↓
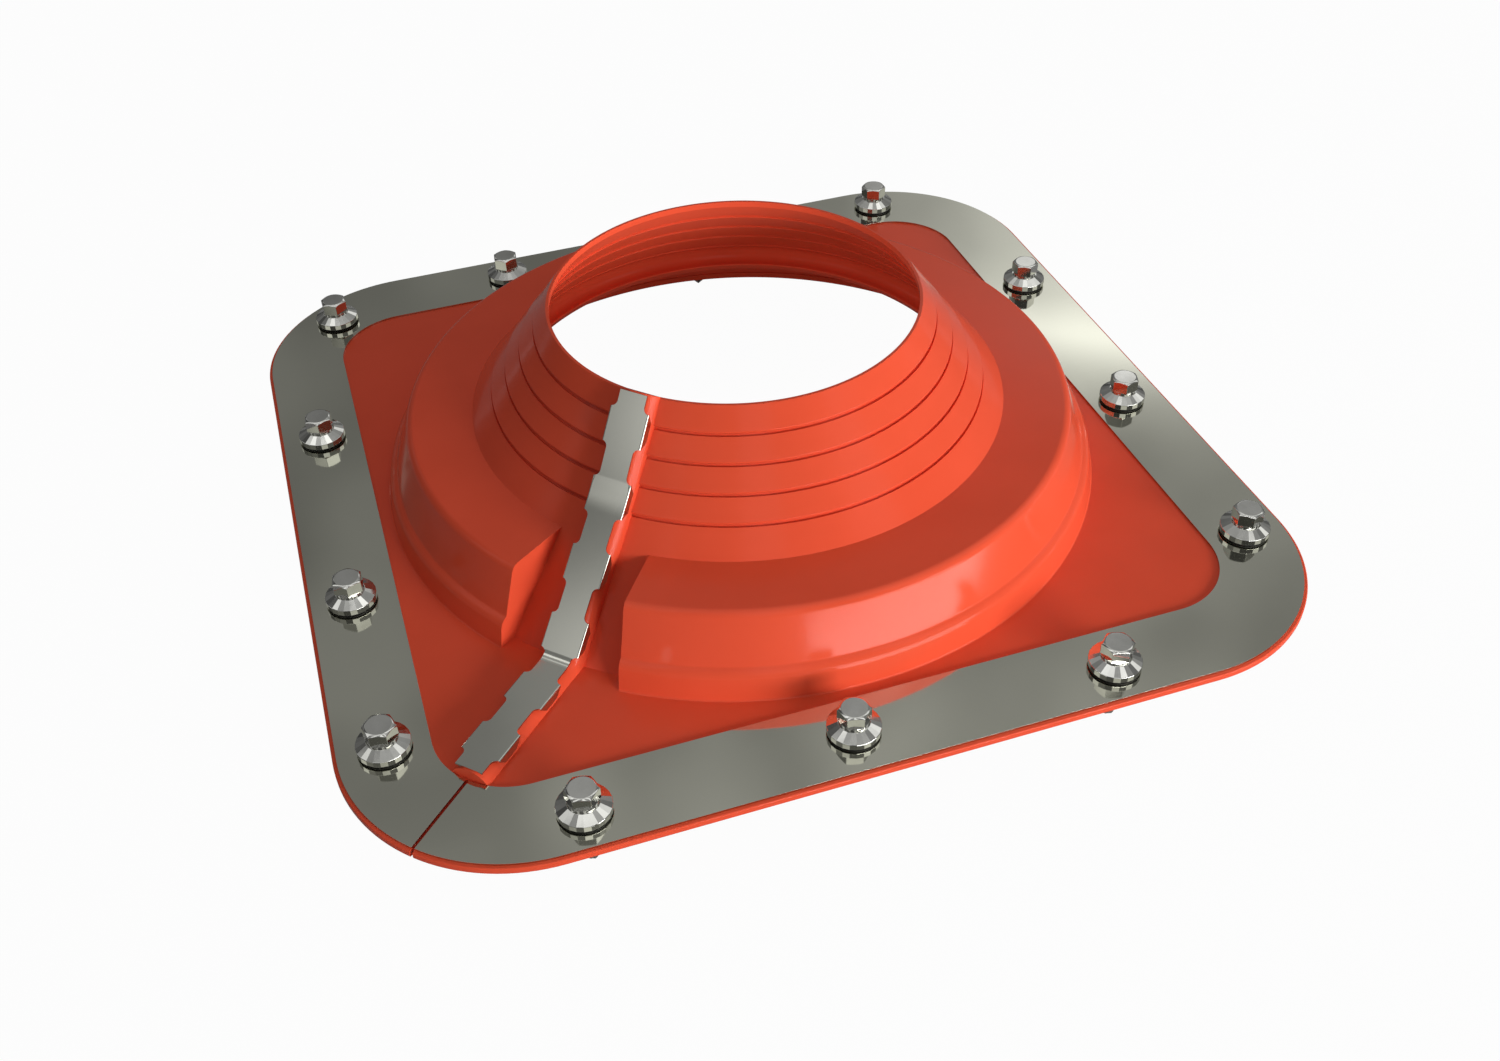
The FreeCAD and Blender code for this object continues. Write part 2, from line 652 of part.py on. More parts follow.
def make_clip():
    body = new_body("clip_strip", SEAM_TURN)
    start_x = crest_start_x + size["clip_overrun"] * cos(lean)
    start_z = crest_start_z - size["clip_overrun"] * sin(lean)
    end_x = window_on_seam - size["clip_end_gap"]
    path = crest_path(body, "clip_path", start_x, start_z, end_x)
    section = across_crest(body, "clip_section", start_x, start_z)
    thick = size["clip_thickness"]
    wide = size["clip_half_width"]
    tab_foot = thick - size["tab_drop"]
    fold = size["clip_edge_round"]
    outline(
        section,
        [
            (-wide, tab_foot),
            (thick - wide, tab_foot),
            (thick - wide, 0),
            (wide - thick, 0),
            (wide - thick, tab_foot),
            (wide, tab_foot),
            (wide, thick, fold),
            (-wide, thick, fold),
        ],
    )
    sweep(body, section, path, "clip_channel")

    # stations along the crest
    upper_trim = size["upper_bend"] * tan((lean - fall) / 2)
    lower_trim = size["lower_bend"] * tan(fall / 2)
    upper_run = (upper_corner_x - start_x) / cos(lean) - upper_trim
    upper_arc = size["upper_bend"] * (lean - fall) * math.radians(1)
    middle_run = (lower_corner_x - upper_corner_x) / cos(fall) - upper_trim - lower_trim
    lower_arc = size["lower_bend"] * fall * math.radians(1)
    middle_start = upper_run + upper_arc
    flat_start = middle_start + middle_run + lower_arc
    length = flat_start + end_x - lower_corner_x - lower_trim

    def on_cone(station):
        return (start_x + station * cos(lean), start_z - station * sin(lean))

    def on_apron(station):
        run = station - middle_start + upper_trim
        return (upper_corner_x + run * cos(fall), upper_corner_z - run * sin(fall))

    def on_flange(station):
        return (lower_corner_x + lower_trim + station - flat_start, flange_crest_z)

    runs = ((on_cone, lean), (on_apron, fall), (on_flange, as_size(0)))
    bends = ((upper_corner_x, upper_corner_z), (lower_corner_x, flange_crest_z))

    def run_at(station):
        if station.number < (upper_run + upper_arc / 2).number:
            return 0
        return 1 if station.number < (flat_start - lower_arc / 2).number else 2

    def below(station, depth, run):
        place, slope = runs[run]
        x, z = place(station)
        return (x - depth * sin(slope), z - depth * cos(slope))

    tabs = [size["first_tab"] + size["tab_pitch"] * n for n in range(int(size["tab_count"].number))]
    gaps = [(-past, tabs[0])]
    gaps += [(tab + size["tab_length"], after) for tab, after in zip(tabs, tabs[1:])]
    gaps.append((tabs[-1] + size["tab_length"], length + past))

    # the tabs' ends slope in below the sheet
    ends = sketch_on(body, "XZ_Plane", "tab_ends")
    deep = size["tab_drop"] + size["clip_thickness"] * 2
    for first, last in gaps:
        before, after = run_at(first), run_at(last)
        crossed = range(before, after)
        spread_first = as_size(0) if first is gaps[0][0] else deep
        spread_last = as_size(0) if last is gaps[-1][1] else deep
        corners = [below(first, 0, before), below(first - spread_first, deep, before)]
        for n in crossed:
            x, z = bends[n]
            corners.append((x - deep * sin(runs[n][1]), z - deep * cos(runs[n + 1][1])))
        corners += [below(last + spread_last, deep, after), below(last, 0, after)]
        corners += [bends[n] for n in reversed(crossed)]
        outline(ends, corners)
    extrude(body, ends, "tab_end_cut", (wide + past) * 2, cut=True, both_ways=True)

    # notches in the sheet between the tabs, drawn flat on each run and meeting at the lower bend
    overlap = thick * 2
    cuts = {0: [], 1: [], 2: []}
    corner_stations = {1: flat_start - lower_arc + lower_trim, 2: flat_start - lower_trim}
    for first, last in gaps:
        before, after = run_at(first), run_at(last)
        rounded = (first is not gaps[0][0], last is not gaps[-1][1])
        if after == 2 and before < 2:
            cuts[1].append((first, corner_stations[1] + overlap, rounded[0], False))
            cuts[2].append((corner_stations[2] - overlap, last, False, rounded[1]))
        else:
            cuts[after].append((first, last, *rounded))
    for run, notches in cuts.items():
        place, slope = runs[run]
        x, z = place(as_size(0))
        flat = Placement(Vector(x.number, 0, z.number), Rotation(Vector(0, 1, 0), slope.number or 1))
        notch = sketch_on(body, "XY_Plane", f"notch_plan_{run}", flat)
        notch.setExpression("AttachmentOffset.Base.x", x.formula)
        notch.setExpression("AttachmentOffset.Base.z", z.formula)
        notch.setExpression("AttachmentOffset.Rotation.Angle", slope.formula)
        for first, last, round_first, round_last in notches:
            for side in (1, -1):
                waist, far = size["clip_waist"] * side, (wide + past) * side
                near = [(first, waist), (last, waist)]
                if round_first:
                    near[0] += (size["notch_round"],)
                if round_last:
                    near[1] += (size["notch_round"],)
                outline(notch, near + [(last, far), (first, far)])
        extrude(body, notch, f"notches_{run}", size["notch_depth"], cut=True, both_ways=True)
    return body


# The fasteners: each screw with its dished washer and its rubber seal, all three on one axis

head_seat = size["seal_thickness"] + size["washer_height"]
washer_foot = size["seal_thickness"]
hex_foot = head_seat + size["neck_height"]


def stand_at(body, place, turn=0.0):
    """Puts a fastener's body on the metal at its place, with its own upright kept."""
    x, y = place
    body.Placement = Placement(Vector(x.number, y.number, metal_top.number), Rotation(Vector(0, 0, 1), turn))
    body.setExpression("Placement.Base.x", x.formula)
    body.setExpression("Placement.Base.y", y.formula)
    body.setExpression("Placement.Base.z", metal_top.formula)


def make_screw(label, place, turn):
    body = new_body(label)
    tip = head_seat - size["screw_length"]
    shank = size["shank_radius"]
    point = size["point_radius"]
    neck = size["neck_radius"]
    section = sketch_on(body, "XZ_Plane", f"{label}_section")
    outline(
        section,
        [
            (0, tip),
            (point, tip + size["point_cone"]),
            (point, tip + size["point_length"]),
            (shank, tip + size["point_length"] + shank - point),
            (shank, head_seat),
            (neck, head_seat),
            (neck, hex_foot),
            (0, hex_foot),
        ],
    )
    revolve(body, section, f"{label}_shank")

    corner = size["hex_flats"] / math.sqrt(3)
    plan = sketch_on(body, "XY_Plane", f"{label}_hexagon_plan")
    plan.setExpression("AttachmentOffset.Base.z", hex_foot.formula)
    angles = [math.radians(30 + 60 * n) for n in range(6)]
    outline(plan, [(corner * math.cos(angle), corner * math.sin(angle)) for angle in angles])
    extrude(body, plan, f"{label}_hexagon", size["hex_height"])

    top = hex_foot + size["hex_height"]
    disc = size["hex_top_radius"]
    far = corner + past
    section = sketch_on(body, "XZ_Plane", f"{label}_chamfer_section")
    outline(section, [(disc, top), (far, top - (far - disc) * tan(size["hex_chamfer"])), (far, top)])
    revolve(body, section, f"{label}_chamfer", cut=True)
    stand_at(body, place, turn)
    return body


def washer_inside():
    """The seal's dome and the inside of the washer, from the washer's foot to its bore."""
    wall = size["washer_wall"]
    return [
        (size["washer_radius"] - wall, washer_foot),
        (size["washer_radius"] - wall, washer_foot + size["washer_edge"] - wall / 2),
        (size["washer_top_radius"], head_seat - wall),
        (hole_radius, head_seat - wall),
    ]


def make_washer(label, place):
    body = new_body(label)
    section = sketch_on(body, "XZ_Plane", f"{label}_section")
    edge = size["washer_radius"]
    outline(
        section,
        [
            (edge, washer_foot),
            (edge, washer_foot + size["washer_edge"]),
            (size["washer_top_radius"], head_seat),
            (hole_radius, head_seat),
        ]
        + washer_inside()[::-1],
    )
    revolve(body, section, f"{label}_dish")
    stand_at(body, place)
    return body


def make_seal(label, place):
    body = new_body(label)
    section = sketch_on(body, "XZ_Plane", f"{label}_section")
    rim = size["seal_radius"]
    outline(section, [(hole_radius, 0), (rim, 0), (rim, washer_foot)] + washer_inside())
    revolve(body, section, f"{label}_ring")
    stand_at(body, place)
    return body


made = [make_boot(), make_frame(), make_clip()]
for number, (place, row) in enumerate(zip(screw_holes, SCREWS), start=1):
    made.append(make_screw(f"screw_{number:02d}", place, row[3]))
    made.append(make_washer(f"washer_{number:02d}", place))
    made.append(make_seal(f"seal_{number:02d}", place))
doc.recompute()

faulty = [item.Name for item in doc.Objects if {"Invalid", "Error"} & set(item.State)]
if faulty:
    raise RuntimeError(f"these objects failed: {faulty}")
for body in made:
    shape = body.Shape
    if shape.isNull() or not shape.isValid():
        raise RuntimeError(f"{body.Label} has no valid shape")

os.makedirs("parts", exist_ok=True)
for body in made:
    body.Shape.exportStep(f"parts/{body.Label}.step")
    box = body.Shape.BoundBox
    print(f"{body.Label}: {body.Shape.Volume / 1000:.2f} cm3, {len(body.Shape.Solids)} solid(s), "
          f"{box.XLength:.1f} x {box.YLength:.1f} x {box.ZLength:.1f} mm, z {box.ZMin:.2f} to {box.ZMax:.2f}")
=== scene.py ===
# %% [markdown]
# Pipe flashing boot. A red silicone rubber boot seals a pipe where it comes through a roof. Its cone
# grips the pipe, its square flange lies on the roof under a metal frame, and screws with sealing
# washers hold the frame down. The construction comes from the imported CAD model. This file gives it
# its finishes, its finer pieces, a camera and a plain studio.

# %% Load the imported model
import math

import bpy
from mathutils import Matrix, Vector


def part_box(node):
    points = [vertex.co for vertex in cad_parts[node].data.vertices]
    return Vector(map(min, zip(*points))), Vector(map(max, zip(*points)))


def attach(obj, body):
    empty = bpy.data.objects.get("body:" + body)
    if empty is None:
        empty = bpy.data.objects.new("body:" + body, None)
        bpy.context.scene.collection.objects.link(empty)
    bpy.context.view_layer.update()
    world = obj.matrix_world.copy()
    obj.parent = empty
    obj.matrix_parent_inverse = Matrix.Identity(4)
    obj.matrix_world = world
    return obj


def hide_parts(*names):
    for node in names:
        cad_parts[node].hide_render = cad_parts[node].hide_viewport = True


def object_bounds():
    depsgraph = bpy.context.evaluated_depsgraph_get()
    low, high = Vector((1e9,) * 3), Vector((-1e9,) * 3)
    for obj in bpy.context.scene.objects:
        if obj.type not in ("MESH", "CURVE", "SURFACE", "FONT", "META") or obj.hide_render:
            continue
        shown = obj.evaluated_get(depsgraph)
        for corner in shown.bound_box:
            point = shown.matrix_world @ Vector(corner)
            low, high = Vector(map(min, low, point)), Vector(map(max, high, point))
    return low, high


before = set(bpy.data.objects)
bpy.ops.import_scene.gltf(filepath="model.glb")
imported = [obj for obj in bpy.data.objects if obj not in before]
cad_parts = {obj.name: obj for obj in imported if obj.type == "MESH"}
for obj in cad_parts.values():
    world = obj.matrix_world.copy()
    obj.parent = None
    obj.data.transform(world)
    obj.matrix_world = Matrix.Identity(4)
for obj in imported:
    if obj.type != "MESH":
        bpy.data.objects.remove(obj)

MM = 0.001
cad_box = [list(corner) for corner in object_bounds()]
print("CAD box in mm:", [[round(x / MM, 1) for x in corner] for corner in cad_box])

# %% [markdown]
# The camera. The photo was taken from the front and a little to the left, from about 41 degrees
# above the roof. A camera could be aimed by eye, but a place, a direction and a lens that are written
# as numbers give the same picture each time. They were found by matching the flange's corners, the
# ring and the mouth to the photo. The picture's right-hand side settles how far the camera is rolled.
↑
- _Task to complete_
Exactly the lines above from the one with "box = body.Shape.BoundBox" to the one with "from mathutils import Matrix, Vector", both included, are to be quoted; leave the rest out.

- _The output_
    box = body.Shape.BoundBox
    print(f"{body.Label}: {body.Shape.Volume / 1000:.2f} cm3, {len(body.Shape.Solids)} solid(s), "
          f"{box.XLength:.1f} x {box.YLength:.1f} x {box.ZLength:.1f} mm, z {box.ZMin:.2f} to {box.ZMax:.2f}")
=== scene.py ===
# %% [markdown]
# Pipe flashing boot. A red silicone rubber boot seals a pipe where it comes through a roof. Its cone
# grips the pipe, its square flange lies on the roof under a metal frame, and screws with sealing
# washers hold the frame down. The construction comes from the imported CAD model. This file gives it
# its finishes, its finer pieces, a camera and a plain studio.

# %% Load the imported model
import math

import bpy
from mathutils import Matrix, Vector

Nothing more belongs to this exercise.